Thomas G. Saylor | |
Office: | Chief Justice of the Pennsylvania Supreme Court |
Term Start: | January 6, 2015 |
Term End: | April 1, 2021 |
Predecessor: | Ronald D. Castille |
Successor: | Max Baer |
Office1: | Justice of the Pennsylvania Supreme Court |
Term Start1: | January 5, 1998 |
Term End1: | December 31, 2021 |
Successor1: | P. Kevin Brobson |
Birth Date: | 14 December 1946[1] |
Birth Place: | Meyersdale, Pennsylvania, U.S. |
Party: | Republican |
Education: | University of Virginia (BA, LLM) Columbia University (JD) |
Thomas G. Saylor (born December 14, 1946) is a former chief justice and associate justice of the Supreme Court of Pennsylvania, and a former judge of the Superior Court of Pennsylvania.[2]
A member of the Republican Party, Saylor retired from his supreme court seat in 2021 at the constitutionally mandated judicial retirement age of seventy-five.[3]
Born in Meyersdale, Somerset County, Pennsylvania,[4] Saylor lived in Cumberland County for most of his life.[5] He received a Bachelor of Arts from the University of Virginia in 1969, a Juris Doctor from the Columbia University School of Law in 1972, and a Master of Laws from the University of Virginia School of Law in 2004.[6]
Saylor worked as a prosecutor in Somerset County from 1972 to 1982, before serving as a Director of the Pennsylvania Bureau of Consumer Protection from 1982 to 1983.[4] [6] He was First Deputy Attorney General for Pennsylvania from 1983 to 1987, and served on the Superior Court of Pennsylvania from 1993 to 1997.[4] [6]
Saylor began service as a justice of the Supreme Court of Pennsylvania on January 1, 1997, and became chief justice in 2015, when Ronald D. Castille left the court on reaching the mandatory retirement age.[7] [8] His initial salary was $209,329.[9]
Saylor retired from the supreme court on December 31, 2021.[10] During his tenure, he authored more than four hundred majority opinions related to civil and criminal legal issues.

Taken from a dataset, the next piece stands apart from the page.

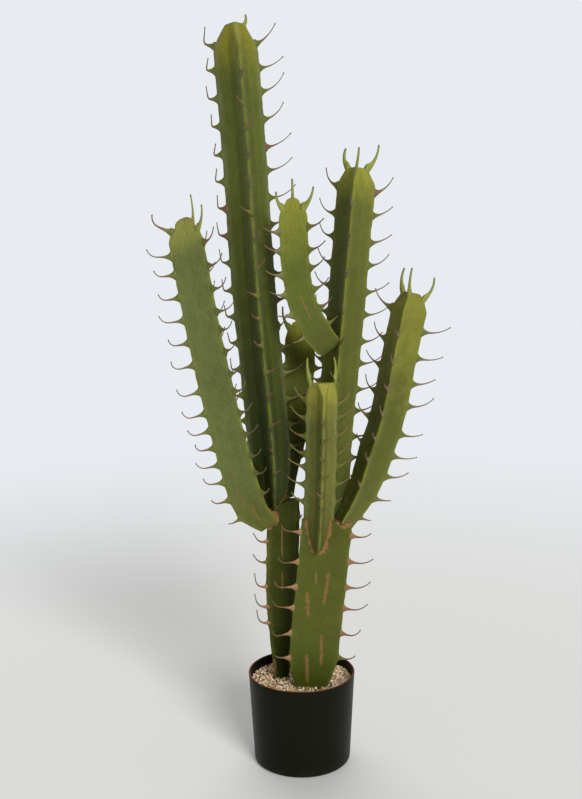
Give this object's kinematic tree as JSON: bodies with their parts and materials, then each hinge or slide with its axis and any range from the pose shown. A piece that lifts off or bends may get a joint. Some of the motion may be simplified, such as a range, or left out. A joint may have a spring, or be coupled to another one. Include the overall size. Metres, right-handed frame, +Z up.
{
  "type": "potted artificial cactus",
  "caption": "Artificial candelabra cactus of three-ribbed green stems with hooked spines, standing in a round black pot filled with pale gravel.",
  "frame": {"origin": "centre of the pot's flat underside", "axes": "+Z up, +X to the viewer's right in the picture, -Y towards the viewer"},
  "size_m": [0.4005, 0.194, 1.0249],
  "materials": {
    "pot": "satin",
    "gravel": "matt",
    "old_stem": "matt, leathery",
    "stem": "matt, leathery",
    "young_stem": "matt, leathery"
  },
  "bodies": {
    "root": {"pot": "pot", "gravel_bed": "gravel", "trunk_left": "old_stem", "trunk_right": "old_stem", "stem_tall": "stem", "stem_back": "stem", "stem_right": "stem", "arm_left": "stem", "arm_front": "young_stem", "arm_right": "stem", "arm_upper": "young_stem"}
  },
  "joints": []
}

His court colleagues subsequently granted him the honorary title of chief justice emeritus.[11]
In August 2018, Saylor wrote for the majority when it found that the criminal conviction of a rapper for making a song entitled "Fuck the Police" did not violate the First Amendment to the United States Constitution because, he determined, the song contained true threats.[12]
According to Common Pleas Judge Barry Feudale, Saylor complained to him that African American former Supreme Court Justice Cynthia Baldwin had "caused us a lot of trouble when she was on the Supreme Court because of her minority agenda.” In a 2019 affidavit, Feudale, who presided over the grand jury that indicted Jerry Sandusky during the Penn State child sex abuse scandal when Baldwin was the general counsel for Pennsylvania State University, suggested that Saylor was using alleged technical errors Baldwin had made during the case as a pretext for disciplinary hearings that were actually intended as harassment.[13]
Following his 2021 retirement from the Pennsylvania Supreme Court, Saylor was appointed to the newly created post of Judicial Scholar-in-Residence at the Thomas R. Kline Center for Judicial Education of the Thomas R. Kline School of Law at Duquesne University. Effective on January 1, 2022, the position involves Saylor in Duquesne's development of "substantive and skill-based courses that meet the needs of Pennsylvania's more than 500 trial and appellate jurists," according to representatives of the Kline Center.[14]
Saylor was awarded honorary doctor of law degrees by Shippensburg University of Pennsylvania and the Widener University School of Law.[15]
In 2015, Saylor's hometown of Meyersdale named its community center after him.[16]